La Conferencia Episcopal de Costa Rica reaccionó con firmeza para oponerse al proyecto de ley que levantaría el secreto de la confesión practicada en la fe católica. Se trata de uno de los sacramentos fundamentales y se protege con el secreto precisamente para permitir una apertura de la conciencia, sin cortapisas, ante el sacerdote.
El proyecto plantea levantar el secreto únicamente en el caso de confesión de abusos sexuales perpetrados contra menores y discapacitados, es decir, crímenes abominables que despiertan indignación en cualquier persona de bien. Los sacerdotes, dice el proyecto, podrían servir en esas situaciones como testigos en los procesos judiciales seguidos contra los perpetradores si las víctimas lo autorizan.
Para los obispos, se trata de una violación de la libertad religiosa. Tienen toda la razón. En la fe católica —y cada quien tiene derecho a sus convicciones religiosas mientras respete las de los demás— la confesión es una institución divina que nadie tiene derecho a modificar. Plantear el cambio mediante un proyecto de ley raya en el absurdo aunque el propósito de evitar la impunidad de delitos tan detestables no puede ser objetado.
Para los católicos, y en especial para los sacerdotes, romper el sigilo sacramental no es un acto justificable por ley, porque procede de un orden superior. Es una cuestión de fe y no puede ser vulnerada sin traicionar las más firmes convicciones religiosas asentadas en la conciencia.
Por eso, el sacerdote Mauricio Granados, vocero de la Conferencia Episcopal, anunció ante la Comisión de Derechos Humanos del Congreso la intención de desobedecer la disposición legal si llega a ser aprobada aunque los sacerdotes pudieran sufrir consecuencias legales. La Asamblea Legislativa no debe dar un paso más en la errónea dirección de colocar a los sacerdotes en el dilema de actuar de conformidad con la fe o con la ley.
La norma sería, además, discriminatoria de la religión católica frente a otras denominaciones. Muchas de ellas rechazan la intermediación del sacerdote y confiesan en la intimidad de la oración, según su fe, en relación directa con Dios. Aprovechar el sacramento católico para constituir prueba contra ofensores de esa fe es un claro atentado contra la libertad de culto.
También podría ser, en gran cantidad de casos, una transgresión perfectamente inútil. Si un sacerdote diera la espalda a su obligación y declarara contra un imputado de abusos contra menores o discapacitados, de poco serviría el testimonio si no existen otros medios de prueba, porque la naturaleza de la confesión es un acto entre cura y feligrés, sin más testigos. Fuera del confesionario, es una palabra contra la otra.

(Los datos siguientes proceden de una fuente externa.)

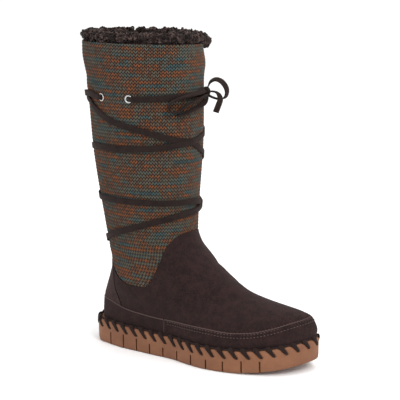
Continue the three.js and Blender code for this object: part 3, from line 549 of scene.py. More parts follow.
def split_suede(name, dark, light, edge, edge_at, fibre_bump):
    """Brushed split leather; near the edge that the UV map's second value tells of, a paler cut edge with
    painted highlight.
    """
    material, tree, output = new_material(name)
    place = add(tree, "ShaderNodeTexCoord").outputs["Object"]
    patches = add(tree, "ShaderNodeTexNoise", {"Vector": place, "Scale": 1 / PATCH, "Detail": 5.0,
                                               "Roughness": 0.7})
    fibres = add(tree, "ShaderNodeTexNoise", {"Vector": place, "Scale": 1 / FIBRE, "Detail": 2.0})
    blend = add(tree, "ShaderNodeMath", {0: patches.outputs["Fac"], 1: fibres.outputs["Fac"]},
                operation="ADD")
    ramp = add(tree, "ShaderNodeValToRGB", {"Fac": add(tree, "ShaderNodeMath", {
        0: blend.outputs[0], 1: 0.5}, operation="MULTIPLY").outputs[0]})
    ramp.color_ramp.elements[0].position = 0.4
    ramp.color_ramp.elements[0].color = linear(dark)
    ramp.color_ramp.elements[1].position = 0.6
    ramp.color_ramp.elements[1].color = linear(light)
    uv = add(tree, "ShaderNodeUVMap").outputs[0]
    across = add(tree, "ShaderNodeSeparateXYZ", {"Vector": uv}).outputs["Y"]
    # The paler strip along the cut edge: the suede's pale cut edge, with a painted highlight on the raised
    # edge.
    raw = add(tree, "ShaderNodeMath", {0: across, 1: edge_at}, operation="LESS_THAN").outputs[0]
    colour = add(tree, "ShaderNodeMix", {"Factor": raw, "A": ramp.outputs["Color"],
                                         "B": linear(edge)}, data_type="RGBA")
    bump = add(tree, "ShaderNodeBump", {"Height": blend.outputs[0], "Strength": fibre_bump,
                                        "Distance": 0.001})
    shader = add(tree, "ShaderNodeBsdfPrincipled", {
        "Base Color": colour.outputs["Result"], "Roughness": 0.95, "Specular IOR Level": 0.2,
        "Sheen Weight": 0.14, "Sheen Roughness": 0.55, "Sheen Tint": linear("#8a706b"),
        "Normal": bump.outputs[0]})
    tree.links.new(shader.outputs[0], output.inputs[0])
    return material


# Split leather, dyed through and cut into a strap: dull and nearly black, with a faint mottle.
lace_suede = split_suede("lace_split_suede", "#150d0b", "#241a17", "#241a17", 0.0, 0.5)
print("suede fibres are drawn", FIBRE / MM, "mm and patches", PATCH / MM, "mm wide")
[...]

Proponer especial consideración para sus declaraciones en virtud de la investidura es introducir un elemento religioso en la decisión judicial. El testimonio de un sacerdote debe valer tanto como el de cualquier otro ciudadano, más allá del respeto generalmente dispensado al clero. En el caso hipotético de un testimonio sacerdotal con las características establecidas en el proyecto de ley, los jueces estarían frente a una persona dispuesta a violar uno de sus deberes más sagrados.
La única consecuencia lógica es la desconfianza, especialmente si lo obispos insisten, como lo han hecho, en que faltar al secreto de la confesión es inaceptable aunque implique responsabilidades legales. Se trata de un argumento inmejorable para cualquier abogado defensor empeñado en sembrar duda en la prueba de la Fiscalía.
Si la ley propuesta viola principios tan fundamentales de una denominación religiosa, la singulariza frente a otras, crea a sus oficiantes el dilema de escoger entre la fe y la ley, y, además, puede resultar en muchos casos ineficaz, la comisión legislativa debe renunciar a la iniciativa sin más demora.